On joining the Court, as it happens, Gorsuch acquired a reputation for condescension toward his colleagues and dismissive invective in his written opinions.
Legal scholar Richard L. Hasen raised that point in comparing Gorsuch to his intellectual mentor, the late Justice Antonin Scalia: Gorsuch, Hasen wrote, "has not only pledged fealty to Scalia’s methodology; he has also tried to emulate his snarkiness (although so far without much success in replicating Scalia’s charm)."
Cries for "civility" are often the last refuge of boors. Consider the performance of Rep. Tom McClintock (R-Elk Grove), after he was recorded in 2017 scurrying out of a meeting with angry constituents in his Northern California district, escorted by police.
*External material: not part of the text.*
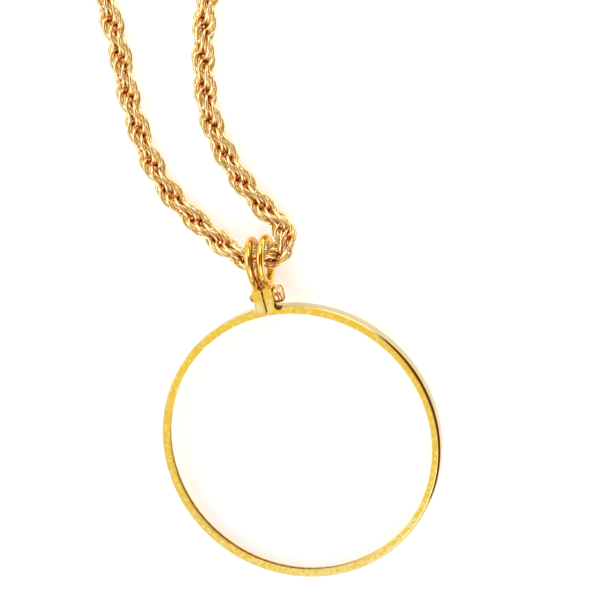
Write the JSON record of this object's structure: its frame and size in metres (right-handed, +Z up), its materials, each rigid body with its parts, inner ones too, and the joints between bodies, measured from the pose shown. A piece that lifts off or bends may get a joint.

Many of the attendees had come to urge McClintock not to vote to repeal the Affordable Care Act, on which they depend for their healthcare.
A few days later, a rattled McClintock hoisted the civility flag on the House floor. “If your love of our Constitution is greater than your hatred of our president, I implore you to engage in a civil discussion with your fellow citizens,” he said. “That is what true democracy looks like.”
He then proceeded to label members of the district audience as “the radical left” and attributed the protests at the meeting — which police said were peaceful — to “a well-organized element that came to disrupt.” In an earlier interview, he described the protesters as “an anarchist element.”
Put all this together, and it becomes evident that the "civility" objection lodged against Tanden, like all invocations of this elusive and not especially worthwhile quality, conceals something uglier in American politics: desperation to hold on to privilege, at a time when the world is desperately in need of change.